Rosyjski Korpus Ochotniczy (RKO) nie jest jedną formacją paramilitarną, w której po ukraińskiej stronie służą Rosjanie. Jest jeszcze Legion „Wolność Rosji” i Narodowa Armia Republikańska. Korpus jest największą z nich. Od dwóch pozostałych różni się tym, że jego członkowie nie są rekrutowani z dezerterów z armii rosyjskiej i wziętych do niewoli. W Korpusie służą Rosjanie żyjący na Ukrainie lub w innych państwach poza Federacją Rosyjską. Wielu jego żołnierzy walczyło w obronie Ukrainy od 2014 r.. W Donbasie, w różnych batalionach ochotniczych, w tym także w osławionym i kontrowersyjnym Pułku Azow. W manifeście opublikowanym przez ukraińską agencję prasową Interfax RKO określił jako swoje cele: ochronę i odbudowę integralności terytorialnej Ukrainy w granicach z 1991 r. i obalenie „reżimu panującego w Federacji Rosyjskiej”, a celem do ich osiągnięcia mają być: organizacja międzynarodowego trybunału przeciwko wszystkim zaangażowanym w rozpętanie, prowadzenie i wspieranie agresywnej wojny przeciwko Ukrainie; • odmowa uznania aneksji terytoriów zajętych przez wojska rosyjskie podczas wojen agresywnych; • całkowita reforma ustroju państwowego FR oraz uznanie i przestrzeganie praw do samostanowienia narodów zamieszkujących FR. Tworzący RKO mają się za tradycjonalistów i prawicowców. Uważają, że z obecnym rządem FR nie można prowadzić negocjacji, a z agresorami trzeba walczyć i ich pokonać.

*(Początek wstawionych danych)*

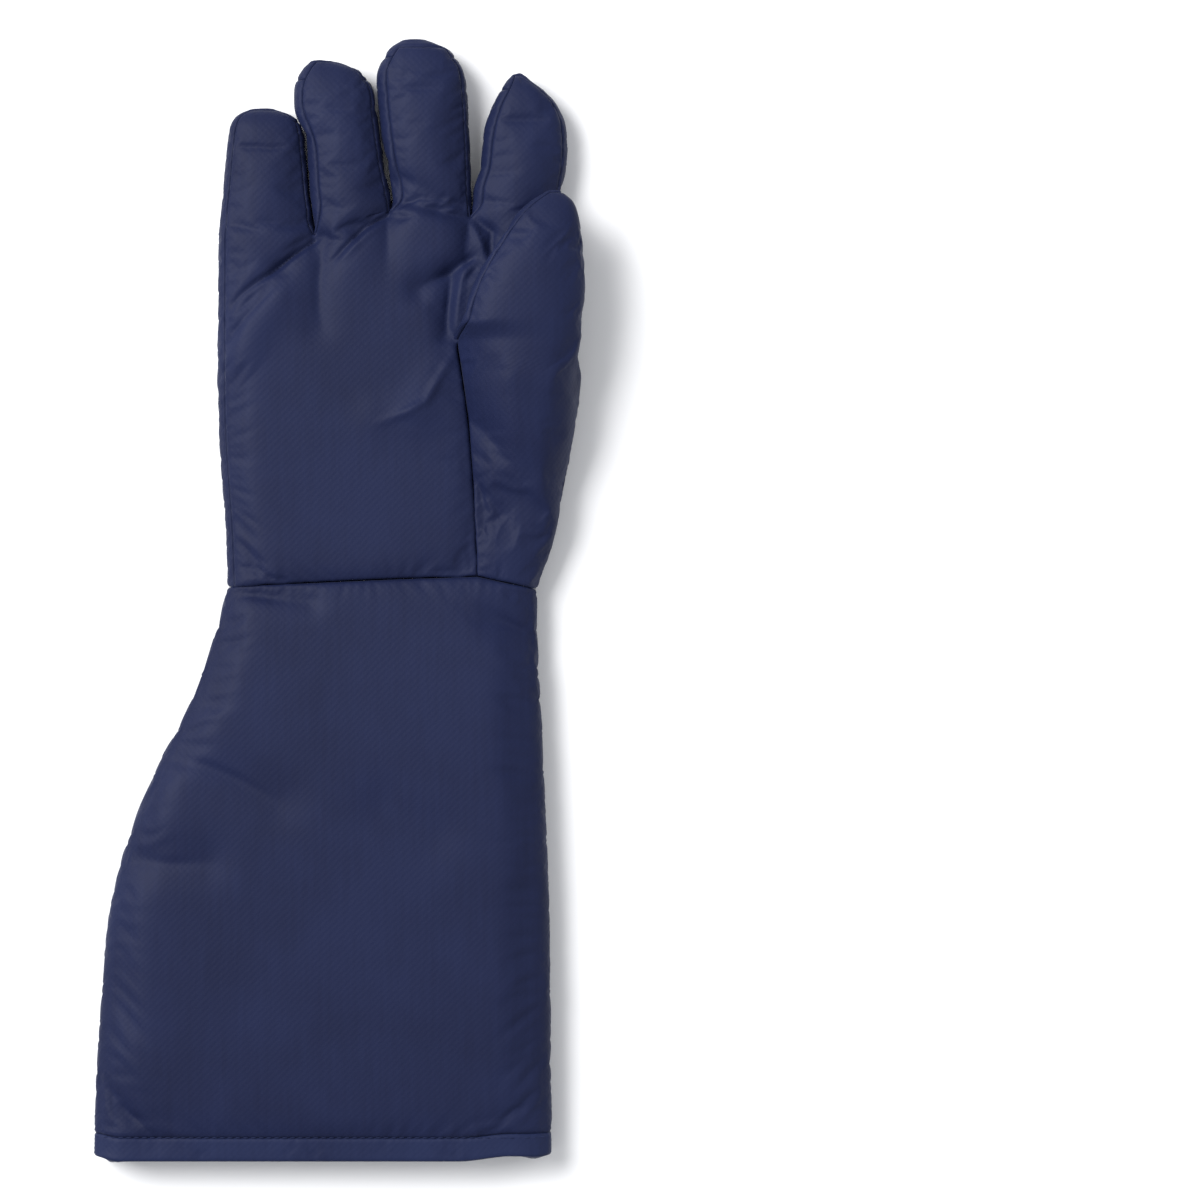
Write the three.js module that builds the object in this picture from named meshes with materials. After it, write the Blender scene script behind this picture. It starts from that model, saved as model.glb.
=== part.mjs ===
import * as THREE from "three";

// An elbow-length cryogenic glove for the right hand, lying on its back with the palm up.
// Lengths are in millimetres. X runs across the hand toward the thumb, Y toward the
// fingertips and Z up. The glove is drawn from the middle of its wrist seam, and at the end
// the whole is moved so that the middle of its underside is at the origin.

// Driving sizes of the cloth
const padding = 5;
const hemThickness = 5.6;
const seamGap = 0.4;

// Driving sizes of the gauntlet, the flared sleeve below the wrist
const wristWidth = 143;
const gauntletLength = 268.5;
const openEndWidth = 212;
const openEndShift = -27.5;
const hemDepth = 11;
const gauntletHeight = 25;
const wristSeamRise = 5;
const wristSeamReach = 42;

// Driving sizes of the hand
const palmWidth = 158.7;
const palmLength = 169;
const handHeight = 21;
const sideRadius = 16;
const outerSeamInset = 3;
const stripSeamInset = 4.4;
const hiddenSeamInset = 1.6;
const littleLength = 58.9;
const ringLength = 76;
const middleLength = 81.5;
const indexLength = 65.5;
const fingerHeight = 22;

// Driving sizes of the thumb, which is folded over the root of the index finger
const thumbLength = 179.5;
const thumbCrotch = 111;
const openingLap = 1.65;
const archFadeStart = 20;
const archFadeEnd = 1;
const thumbHeight = 21.2;
const thumbSideRadius = 15;
const thumbSeamInset = 3.2;
const sideSeamHeight = 7.6;

// Shape numbers: the exponent of a padded section, how far its underside is pressed flat,
// and the angles in degrees of the seams under the fingers and of the thumb's own seams
const roundness = 2.5;
const pressedFlat = 1.12;
const backSeamAngle = 40;
const thumbUnderAngle = 30;

// Mesh counts: quads across a finger's front and back, down a side, and the rows
const acrossFinger = 5;
const downSide = 3;
const palmRows = 17;
const thumbRow = 11;
const acrossGauntlet = 16;
const gauntletRows = 17;
const hemRows = 2;
const acrossThumb = 10;
const underThumb = 6;

// Lines that run up the palm to the finger crotches, a row for each height.
// at is a share of the palm's length, the others are shares of its width from the middle
// of the wrist. third is also the seam of the thumb, up to the thumb's crotch.
const palmLines = [
  { at: 0.0, outer: -0.4505, first: -0.207, second: 0.0365, third: 0.28, thumbSide: 0.4505 },
  { at: 0.15, outer: -0.456, first: -0.205, second: 0.03, third: 0.273, thumbSide: 0.503 },
  { at: 0.4, outer: -0.474, first: -0.203, second: 0.024, third: 0.254, thumbSide: 0.56 },
  { at: 0.56, outer: -0.479, first: -0.2, second: 0.021, third: 0.233, thumbSide: 0.576 },
  { at: 0.657, outer: -0.4795, first: -0.199, second: 0.02, third: 0.219, thumbSide: 0.557 },
  { at: 0.78, outer: -0.479, first: -0.198, second: 0.019, third: 0.234, thumbSide: 0.538 },
  { at: 1.0, outer: -0.477, first: -0.196, second: 0.0176, third: 0.2577, thumbSide: 0.5205 },
];
const lineNames = ["outer", "first", "second", "third", "thumbSide"];

// Where each line ends: wrist is a share of the wrist seam's rise, crotch of the palm's length
const lineEnds = {
  outer: { wrist: -0.4, crotch: 0.95 },
  first: { wrist: 0.0, crotch: 0.95 },
  second: { wrist: 0.34, crotch: 1.01 },
  third: { wrist: 0.6, crotch: 1.0 },
  thumbSide: { wrist: -0.6, crotch: 1.01 },
};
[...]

– Na Ukrainie są gruzińskie, czeczeńskie, białoruskie jednostki i pomyśleliśmy, dlaczego my Rosjanie nie możemy mieć własnych? – mówi Dimitrij dziennikarzom portalu „Ważnyje Istorii” (Ważne Historie). Według rozmówców Rosyjski Korpus Ochotniczy (oficjalnie istniejący od sierpniu 2022). tworzą nie tylko Rosjanie mieszkający na Ukrainie. – 20 procent to Ukraińcy – twierdzi Dimitrij. Nie chce podać liczebności Korpusu. Nazwa jest nieco na wyrost, bo żołnierz przyznał, że jednostka pełni funkcje przypisane kompanii. A taki pododdział liczy sobie góra kilkaset osób. – Teraz część z nas wykonuje specjalne misje bojowe, pozostali szkolą się, bo zima za pasem, a wielu nie jeszcze gotowych do walki w takich warunkach… Portal nic nie wspomina o stratach Korpusu w aktywnej walce. Jest oczywiste, że jego żołnierze wzięci do niewoli rosyjskiej nie mieliby w niej łatwego życia. Bez względu na to, jakiego obywatelstwa są członkowie Korpusu, przez Siły Zbrojne FR uważani są za zdrajców.
Tak samo byliby traktowani żołnierze Pułku im. Konstantego Kalinowskiego, gdyby Białorus (oficjalnie) uczestniczyła w wojnie z Ukrainą, chociaż... ale o tym za chwilę. Ta formacja paramilitarna wywodzi się z grupy „Białoruś” walczącej po stronie ukraińskiej (od 2015 r.) w wojnie z separatystami w Donbasie. Pułk został utworzony w marcu 2022 r. i uczestniczył w obronie Kijowa. Dwa bataliony (jego członkowie są żołnierzami kontraktowymi Sił Zbrojnych Ukrainy) formalnie wchodzi w skład Międzynarodowego Legionu Obrony Terytorialnej Ukrainy. 11 października 2022 r. władze białoruskie podały, że wobec założycieli i członków Pułku Kalinowskiego wszczęto postępowanie karne. Ochotników oskarżono o ekstremizm i chęć „stawiania zbrojnego oporu podczas specjalnej operacji wojskowej, a następnie zbrojnego przejęcia władzy w Republice Białorusi”.
– Jak próbowałem wytłumaczyć mojemu przyjacielowi z Rosji, że „jedziecie wojnę, bo takie są imperialne ambicje tego dyktatora i bandyty, to powiedział mi: „Jest rozkaz, sam doskonale rozumiesz”. Niestety większość chłopaków, którzy tu są i walczą z Ukrainą nie ma wyboru. Ktoś będzie miał szczęście, oderwie mu nogę, to odeślą go do domu – mówi Danił. On i Dimitrij są jeszcze obywatelami Federacji Rosyjskiej. Maja się zrzec jej obywatelstwa.